Source: PC course Aquitaine Innovations

[January 09, 2001 - 3:55:47 PM]
Telex from Dominique to this morning:
"Busy night, chopped sea, rain and gusts... ! Lots of manoeuvres, rolling, unrolling, reef not reef, back in the fight! The wind ,first upwind, lifted a bit, the jib already repaired, got torn another time. Damges seem to be quite important this time, before I rolled in emergency I saw three 1 to 2 meters long rips.
I am waiting for the wind to drop a little to unroll and see how bad it is. For the moment, I am sailing with the staysail. In the calms I will put the genoa or the gennaker if the sea flatten up."

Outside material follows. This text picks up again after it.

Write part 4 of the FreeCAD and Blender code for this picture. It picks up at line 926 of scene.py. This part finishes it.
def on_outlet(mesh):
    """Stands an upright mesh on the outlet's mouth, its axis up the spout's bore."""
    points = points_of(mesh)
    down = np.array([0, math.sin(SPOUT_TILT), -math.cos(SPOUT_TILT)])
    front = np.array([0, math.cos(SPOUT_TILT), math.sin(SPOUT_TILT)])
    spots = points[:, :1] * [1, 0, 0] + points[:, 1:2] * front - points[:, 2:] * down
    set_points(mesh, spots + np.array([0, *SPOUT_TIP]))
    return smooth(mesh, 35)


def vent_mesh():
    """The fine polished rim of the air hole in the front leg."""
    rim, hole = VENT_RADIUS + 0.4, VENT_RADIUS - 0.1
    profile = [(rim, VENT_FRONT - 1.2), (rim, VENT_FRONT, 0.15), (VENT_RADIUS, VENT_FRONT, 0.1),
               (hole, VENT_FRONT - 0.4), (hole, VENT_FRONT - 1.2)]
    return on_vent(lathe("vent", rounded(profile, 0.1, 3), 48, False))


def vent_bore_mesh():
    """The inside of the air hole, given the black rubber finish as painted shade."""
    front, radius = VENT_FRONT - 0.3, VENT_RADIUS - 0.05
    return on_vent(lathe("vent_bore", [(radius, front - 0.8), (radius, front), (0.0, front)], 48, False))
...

The tears are outside of the tack where Dominique did already a few repairs, and where the pressure is enormous. Dominique fears the damage is going to be very important. Without this sail, the boat’s potential will be seriously reduced. At the beginning of the race, he already had some problems with that sails, and after many hours of sewing, he managed to repair the sail. Today, we can’t tell yet if the sail will be or not repairable; the Swiss skipper keeps a good morale and wants to fight "until the end".

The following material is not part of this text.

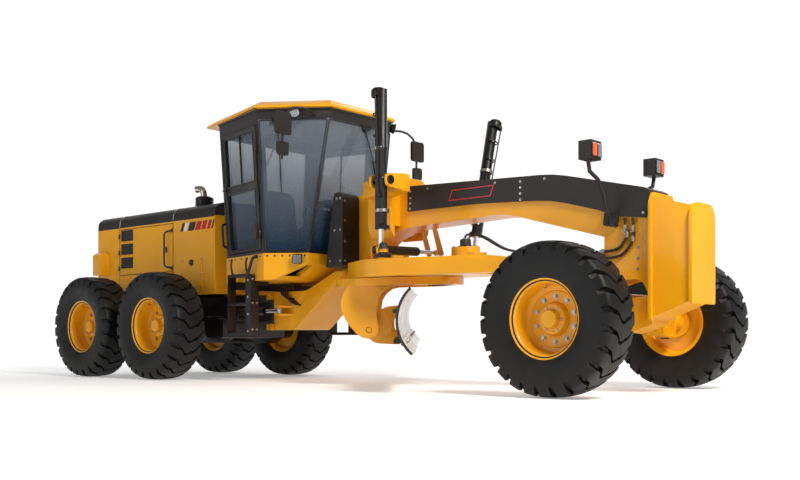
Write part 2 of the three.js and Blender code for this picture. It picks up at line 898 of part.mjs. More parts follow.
function seat() {
  const pedestal = block(1900, 2200, -170, 170, CAB_FLOOR + GAP, 1640);
  const cushion = side([[1800, 1630, 40], [2310, 1630, 60], [2320, 1760, 60], [1800, 1730, 40]], -260, 260);
  const back = side([[1790, 1700, 40], [1900, 1700, 40], [1800, 2400, 50], [1690, 2400, 50]], -250, 250);
  const rests = bothSides((s) =>
    block(1850, 2200, Math.min(s * 255, s * 330), Math.max(s * 255, s * 330), 1880, 1940),
  );
  const struts = bothSides((s) =>
    block(1800, 1870, Math.min(s * 245, s * 330), Math.max(s * 245, s * 330), 1700, 1940),
  );
  return join(pedestal, cushion, back, rests, struts);
}

function console() {
  const column = side([[2540, CAB_FLOOR + 120], [2700, CAB_FLOOR + 210], [2640, 1950, 30], [2530, 1950, 30]], -160, 160);
  const foot = block(2470, 2556, -160, 160, CAB_FLOOR + GAP, CAB_FLOOR + 260);
  const shaft = bar([2600, 0, 1900], [2500, 0, 2080], 22, 12);
  const rimPath = solid(new THREE.TorusGeometry(205, 14, 6, 16).rotateY(-0.5).translate(2500, 0, 2080));
  const spoke = bar([2500, -200, 2080], [2500, 200, 2080], 12, 8);
  const levers = bothSides((s) =>
    [60, 140].map((offset, i) =>
      bar([2585, s * (55 + i * 35), 1930], [2540 - i * 5, s * (110 + offset), 2110], 8, 6),
    ),
  ).flat();
  return join(column, foot, shaft, rimPath, spoke, levers);
}

function frontCabBox() {
  const body = side(
    [
      [3075, 1330, 20],
      [3350, 1340, 30],
      [3350, 2130, 30],
      [3310, 2180, 30],
      [3215, 2180, 30],
    ],
    -450,
    450,
  );
  const y = BOOM_HALF_WIDTH + GAP;
  return cut(body, block(3125 - GAP, 3500, -y, y, 1200, 2300), block(3000, 3200, -y, y, 1200, 1400));
}

// The steps of both sides hang from one cross member under the cab.
function accessLadders() {
  const flight = join(
    block(2215, 2312, 800, 925, 560, 1260),
    block(1880, 1892, 800, 920, 560, 1270),
    [560, 905, 1240].map((z) => block(1885, 2240, 800, 925, z, z + 32)),
    [1960, 2230].map((x) =>
      join(
        block(x, x + 22, 905, 925, 1235, 1290),
        pipe([[x + 11, 915, 1265], [x + 14, 935, 1330], [x + 55, 975, 1400], [x + 75, 978, 1450]], 12, 4),
      ),
    ),
    block(1880, 1960, 640, 820, 1100, CAB_BASE_FOOT - GAP),
    block(2230, 2300, 640, 820, 1145, CAB_BASE_FOOT - GAP),
  );
  const crossMember = block(1892, 1948, -700, 700, 1100, CAB_BASE_FOOT - GAP);
  const clearance = cabRing(CAB_SILL, -3);
  const tub = plan(clearance, CAB_BASE_FOOT - GAP, CAB_SILL);
  return cut(join(flight, flipY(flight), crossMember), tub);
}

function cab(parent) {
  piece(parent, "cab_base", cabBase(), YELLOW);
  piece(parent, "cab_frame", cabFrame(), BLACK);
  piece(parent, "cab_roof", cabRoof(), YELLOW);
  piece(parent, "cab_door_right", cabDoor(DOOR_FACE_RIGHT), BLACK);
  piece(parent, "cab_door_left", cabDoor(DOOR_FACE_LEFT), BLACK);
  piece(parent, "door_glass_right", doorGlass(DOOR_FACE_RIGHT), GLASS);
  piece(parent, "door_glass_left", doorGlass(DOOR_FACE_LEFT), GLASS);
  piece(parent, "front_glass", frontGlass(), GLASS);
  piece(parent, "rear_glass", cabPanel(5, 96, 96, CAB_SILL + 41, HEADER_FOOT - 6, 12, 18), GLASS);
  piece(parent, "operator_seat", seat(), SEAT_CLOTH);
  piece(parent, "steering_console", console(), BLACK);
  piece(parent, "front_cab_box", frontCabBox(), BLACK);
  piece(parent, "access_ladders", accessLadders(), BLACK);
}

// ---- Front axle: a beam that rocks, leaning brackets, steered knuckles ----
const LEAN_Y = 720;
const BAR_Z = 900;
const KINGPIN_Y = 862;
const CHEEK_Y = 815;
const LEAN_Z = 600;
const STEER_ARM = 250;
const ARM_TIP = 0;
const TIE_Z = 815;
const LEAN_BAR_X = 118;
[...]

"As soon as it will be possible I will try to repair, even if it only lasts a few days. For the moment, I will try to limit the speed loss until I find a solution..."
During the repair, Dominique will have to climb up the mast in order to unhooked the sail(hooked with a Spectra rope). He will then have to go down again, re-hoist and reclimb up the mast in order to re-hook it. No wonder he will need lots of energy and courage. Dominique shouldn’t find any of the Swiss lakes conditions as the winds should increase during the passage of a low in the next few days. If the winds are staying over 35/40 knots, Union Bancaire Privée shouldn’t lose too much ground; but if it drops, it will have to be under 25 knots to let him use his genoa or gennaker. THe range of winds for the job being between 25 and 35 knots. "Navigation is not great at all for the moment, it’s raining, the sea is bad coming from the front. However I am happy to have caught some wind and to do 12/13 knots."